# First background build for my 540 litre Malawi tank.



## MCFCdaniel (Jun 22, 2013)

Firstly I am a newbie here so wanted to say hello to everybody 

Anyhow enough of the pleasantries, I have just completed my first aquarium background build and wanted to share with you guys as well as picking up some useful tips for future builds.

I live in Sweden and since I am not not native I found firstly picking the correct materials rather difficult, anyway I had some help from friends here to select the adequate resources and begun work.

Firstly here are the materials I used:-
-7cm thick Polystyrene sheets
-Tiling grout
-Aquatic safe silicone
-Powder color pigments.
-2 component clear floor lacquer

I won't go through any step by step because you know how it's made, carve the polysterene, cover in a few layers of tile grout, more grout with pigment etc.

This is the part then that I wanted to add a little. I had heard that Cichlids can gnaw on the grout/cement and ruin it over time and I didn't want this to happen so I spoke to friends and while I wanted to use Epoxy resin I was persuaded to use a 2 component clear floor lacquer as the people I was seeking advice from had made many backgrounds using that.

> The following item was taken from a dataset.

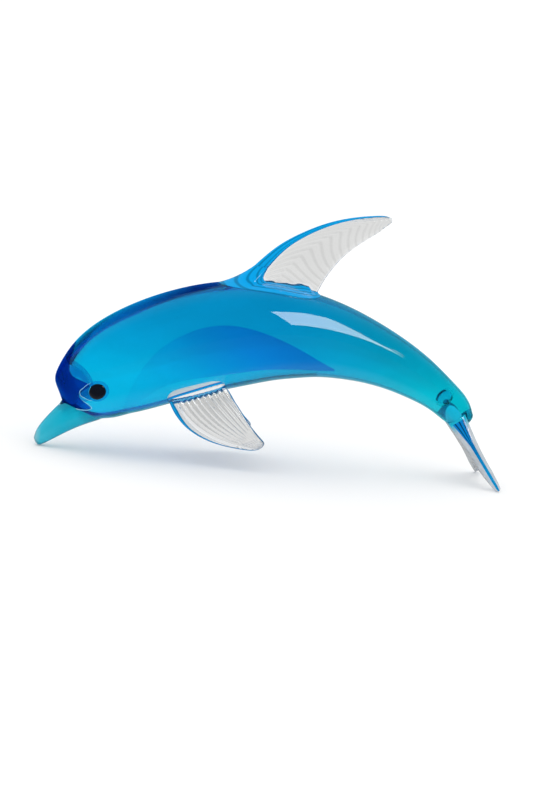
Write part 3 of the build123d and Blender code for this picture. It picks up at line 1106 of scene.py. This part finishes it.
def mirrored_rays(shading):
    """1 on rays that leave a glossy surface by reflection, 0 on all others."""
    rays = shading.add("LightPath").outputs
    return shading.math("SUBTRACT", rays["Is Reflection Ray"], rays["Is Diffuse Ray"], clamp=True)


def make_floor():
    """White paper: darker in front in reflections, and evenly bright through the glass."""
    mesh = bpy.data.meshes.new("floor")
    half = FLOOR_HALF_WIDTH
    corners = [(-half, -half, 0), (half, -half, 0), (half, half, 0), (-half, half, 0)]
    mesh.from_pydata(corners, [], [(0, 1, 2, 3)])
    floor = bpy.data.objects.new("floor", mesh)
    bpy.context.scene.collection.objects.link(floor)
    material = bpy.data.materials.new("floor_paper")
    shading = Shading(material)
    shader = shading.nodes["Principled BSDF"]
    shader.inputs["Roughness"].default_value = 0.7
    shader.inputs["Specular IOR Level"].default_value = 0.0
    place = shading.add("TexCoord").outputs["Object"]
    y = shading.add("SeparateXYZ", place).outputs["Y"]
    shares = (FLOOR_WHITE * ROOM_IN_REFLECTIONS, FLOOR_WHITE * FLOOR_IN_REFLECTIONS)
    fade = shading.remap(y, FLOOR_FADE, shares, smooth=True)
    pick = shading.remap(mirrored_rays(shading), (0, 1), (FLOOR_WHITE, fade))
    shading.feed(shader.inputs["Base Color"], pick)
    glow = shading.add("Emission", (FLOOR_THROUGH_GLASS,) * 3 + (1,)).outputs["Emission"]
    through = shading.add("LightPath").outputs["Is Transmission Ray"]
    seen = shading.add("MixShader", through, shader.outputs["BSDF"], glow).outputs["Shader"]
    shading.feed(shading.nodes["Material Output"].inputs["Surface"], seen)
    mesh.materials.append(material)


def softbox_seen_on_body(camera, name, t, angle, size, radiance, distance=1.0):
    """A rectangular studio light whose reflection falls on a chosen place on the body."""
    step = 0.01
    spot, ahead, over = (
        Vector(body_points(np.array(t + a), np.array(angle + b)))
        for a, b in ((0, 0), (step, 0), (0, step))
    )
    normal = (ahead - spot).cross(over - spot).normalized()
    if normal.y * math.sin(angle) < 0:
        normal = -normal
    view = (spot * MM - camera.matrix_world.translation).normalized()
    bounce = view.reflect(normal)
    data = bpy.data.lights.new(name, "AREA")
    data.shape = "RECTANGLE"
    data.size, data.size_y = size
    data.energy = radiance * math.pi * size[0] * size[1]
    light = bpy.data.objects.new(name, data)
    bpy.context.scene.collection.objects.link(light)
    light.location = spot * MM + bounce * distance
    light.rotation_euler = (-bounce).to_track_quat("-Z", "Y").to_euler()
    light.visible_diffuse = False
    light.visible_transmission = False


def make_world():
    """A white room that mirrors as a dim blue one, brighter at the back, and lights the floor."""
    world = bpy.data.worlds.new("studio")
    bpy.context.scene.world = world
    shading = Shading(world)
    background = shading.nodes["Background"].inputs
    mirrored = mirrored_rays(shading)
    # A Mix node's colour sockets share their names with others, so they go by their numbers
    hue = shading.add("Mix", data_type="RGBA")
    hue.inputs[6].default_value = (1, 1, 1, 1)
    hue.inputs[7].default_value = (*ROOM_TINT, 1)
    shading.feed(hue.inputs[0], mirrored)
    shading.feed(background["Color"], hue.outputs[2])
    direction = shading.add("TexCoord").outputs["Generated"]
    y = shading.add("SeparateXYZ", direction).outputs["Y"]
    shares = (ROOM_IN_REFLECTIONS, BACKDROP_IN_REFLECTIONS)
    fade = shading.remap(y, ROOM_FADE, shares, smooth=True)
    dim = shading.remap(mirrored, (0, 1), (ROOM_WHITE, fade))
    on_floor = shading.add("LightPath").outputs["Is Diffuse Ray"]
    shading.feed(background["Strength"], shading.remap(on_floor, (0, 1), (dim, ROOM_ON_FLOOR)))


# ------------ build everything

skin_tree = dense_body()
body_core = body_skin("trim_body", inset=-0.03)
make_casing()
finish_piece(body_skin("body_gather", inset=1.6), aqua_glass, "aqua_glass", "aqua_gather")
finish_piece(core_body(), core_glass, "blue_glass", "blue_core")
make_cap(skin_tree)
make_stripe()
finish_piece(trim(beak_body(), body_core), beak_glass, "aqua_glass", "beak")
make_eye(skin_tree, -1, "left")
make_eye(skin_tree, 1, "right")
make_dorsal(skin_tree, body_core)
make_pectoral(body_core, -1, "left", back=0)
make_pectoral(body_core, 1, "right", back=PECTORAL_SHIFT)
finish_piece(trim(knuckle_body(), body_core), fluke_glass, "clear_glass", "tail_knuckle")
make_fluke(body_core, -1, "left")
make_fluke(body_core, 1, "right")
discard(body_core)

camera = make_camera()
make_floor()
make_world()
softbox_seen_on_body(camera, "key_softbox", t=0.565, angle=-1.10, size=(0.35, 0.46), radiance=7.5)
softbox_seen_on_body(camera, "strip_light", t=0.77, angle=-1.06, size=(0.03, 0.04), radiance=6)
scene = bpy.context.scene
scene.view_settings.view_transform = "Standard"
scene.cycles.max_bounces = 40
scene.cycles.glossy_bounces = 24
scene.cycles.transmission_bounces = 32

This is the specific brand name, it's Swedish "Hagmans Klarlack EP-V", it's a two component water-dispersed clear epoxy varnish.

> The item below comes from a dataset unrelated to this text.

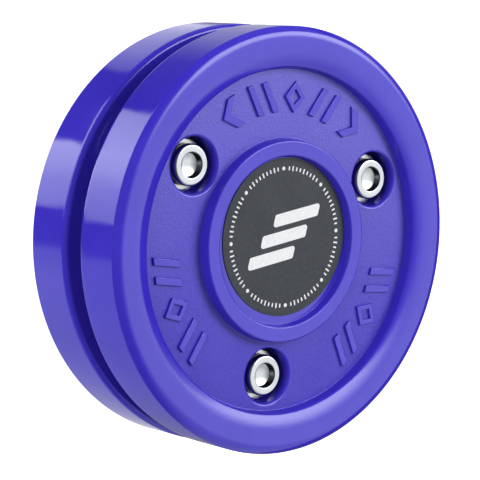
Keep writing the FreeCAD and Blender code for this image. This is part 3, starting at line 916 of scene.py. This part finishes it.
def glossy_room(nodes, ray, x, y, z):
    """What glossy rays see: a soft box towards +X and +Y in a dim room, dark far out on +X."""
    # Degrees from straight up, towards +X and towards +Y.
    clamped = nodes.math("MAXIMUM", nodes.math("MINIMUM", z, 0.9999), -0.9999)
    angle = nodes.math("ARCCOSINE", clamped)
    sine = nodes.math("MAXIMUM", nodes.math("SINE", angle), 0.001)
    spread = nodes.times(nodes.math("DIVIDE", angle, sine), 57.2958)
    tilt_x, tilt_y = nodes.times(x, spread), nodes.times(y, spread)
    box = nodes.times(nodes.window(tilt_y, rise=(1.0, 26.0), fall=(38.0, 46.0)),
                      nodes.window(tilt_x, rise=(5.0, 17.0), fall=(46.0, 76.0)))
    room = nodes.times(nodes.step(tilt_x, span=(55.0, 62.0), levels=(1.0, 0.0)),
                       nodes.step(tilt_y, span=(25.0, 50.0), levels=(1.0, 0.15)),
                       nodes.step(tilt_x, span=(-10.0, 30.0), levels=(0.10, 1.0)),
                       nodes.step(tilt_y, span=(-34.0, -8.0), levels=(1.0, 1.85)))
    # Dimmer after a further glossy or diffuse bounce.
    return nodes.times(
        nodes.linear(box, gain=5.4, base=room),
        nodes.step(ray["Glossy Depth"], span=(1.4, 1.6), levels=(1.0, 0.40)),
        nodes.step(ray["Diffuse Depth"], span=(0.4, 0.6), levels=(1.0, 0.25)))


def plain_room(nodes, ray, x, z):
    """What other rays see: a white table below the horizon, a dim sky and a band on -X."""
    band_level = 2.3
    left = nodes.math("MAXIMUM", nodes.times(x, -1.0), 0.0)
    table = nodes.times(nodes.linear(left, gain=0.10, base=0.88),
                        nodes.step(z, span=(-0.14, -0.03), levels=(1.0, 0.35)))
    band = nodes.times(left, band_level, nodes.window(z, rise=(0.05, 0.13), fall=(0.56, 0.68)))
    sky = nodes.plus(nodes.step(x, span=(-0.3, 0.5), levels=(0.06, 0.42)), band)
    below = nodes.step(z, span=(-0.04, 0.02), levels=(1.0, 0.0))
    return nodes.times(nodes.share_out(below, table, sky),
                       nodes.step(ray["Diffuse Depth"], span=(1.4, 1.6), levels=(1.0, 0.3)))


def make_world():
    world = bpy.data.worlds.new("studio")
    scene.world = world
    nodes = Nodes(world)
    ray = nodes.add("ShaderNodeLightPath").outputs
    x, y, z = nodes.split(nodes.add("ShaderNodeTexCoord").outputs["Generated"])
    glossy = nodes.times(ray["Is Glossy Ray"], glossy_room(nodes, ray, x, y, z))
    plain = nodes.times(nodes.rest(ray["Is Glossy Ray"]), plain_room(nodes, ray, x, z))
    backdrop = nodes.times(ray["Is Camera Ray"], 1.0)
    strength = nodes.math("MAXIMUM", nodes.plus(glossy, plain), backdrop)
    background = nodes.add("ShaderNodeBackground",
                           {"Color": (1, 1, 1, 1), "Strength": strength})
    nodes.finish(background.outputs[0], output="ShaderNodeOutputWorld")
    world.cycles.sampling_method = "NONE"


make_world()

# The key light's size and place are in metres. It aims at the puck's centre.
key = add_object("key", bpy.data.lights.new("key", "AREA"))
key.data.shape = "RECTANGLE"
key.data.size = 0.8
key.data.size_y = 0.45
key.data.energy = 7.7
key.location = Vector((0.48, 0.40, 0.78))
key.rotation_mode = "QUATERNION"
key.rotation_quaternion = (key.location - Vector((0, 0, HALF * MM))).to_track_quat("Z", "Y")
key.visible_glossy = False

Anyway to cut to the chase the picture is of the build after the second coat of lacquer and the finished article. I'm quite happy with it for my first build, looking back there are things I wished I had done differently and certain areas that I wished I'd spent more time on but overall I think it went well for my first crack.

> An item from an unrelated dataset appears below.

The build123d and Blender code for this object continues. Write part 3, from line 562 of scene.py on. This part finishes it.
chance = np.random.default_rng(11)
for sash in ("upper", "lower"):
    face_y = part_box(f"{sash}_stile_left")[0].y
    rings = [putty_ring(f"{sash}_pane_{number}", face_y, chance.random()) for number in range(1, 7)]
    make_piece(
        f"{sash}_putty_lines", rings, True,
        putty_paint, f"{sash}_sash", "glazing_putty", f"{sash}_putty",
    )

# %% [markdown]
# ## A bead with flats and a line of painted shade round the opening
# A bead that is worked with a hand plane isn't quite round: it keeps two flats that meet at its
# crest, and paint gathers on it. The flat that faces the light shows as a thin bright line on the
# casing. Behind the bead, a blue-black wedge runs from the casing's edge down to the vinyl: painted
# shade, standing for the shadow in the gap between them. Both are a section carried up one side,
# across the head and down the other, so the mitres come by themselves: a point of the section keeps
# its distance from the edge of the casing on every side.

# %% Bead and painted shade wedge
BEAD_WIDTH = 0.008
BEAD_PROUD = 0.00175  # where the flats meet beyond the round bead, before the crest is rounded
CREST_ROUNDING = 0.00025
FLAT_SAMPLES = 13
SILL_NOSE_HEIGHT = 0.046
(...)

I have wondered though whether or not I should submerge it once the lacquer has matured or whether or not I should take my friends advice and just leave the background stand for a month. He said he did that and then rinsed the background a few times and that it then didn't affect his ph levels. Any suggestions on that area would be most appreciated as I wouldn't want to kill off my little gilled friends and maybe some of you have used similar materials to seal your backgrounds.


----------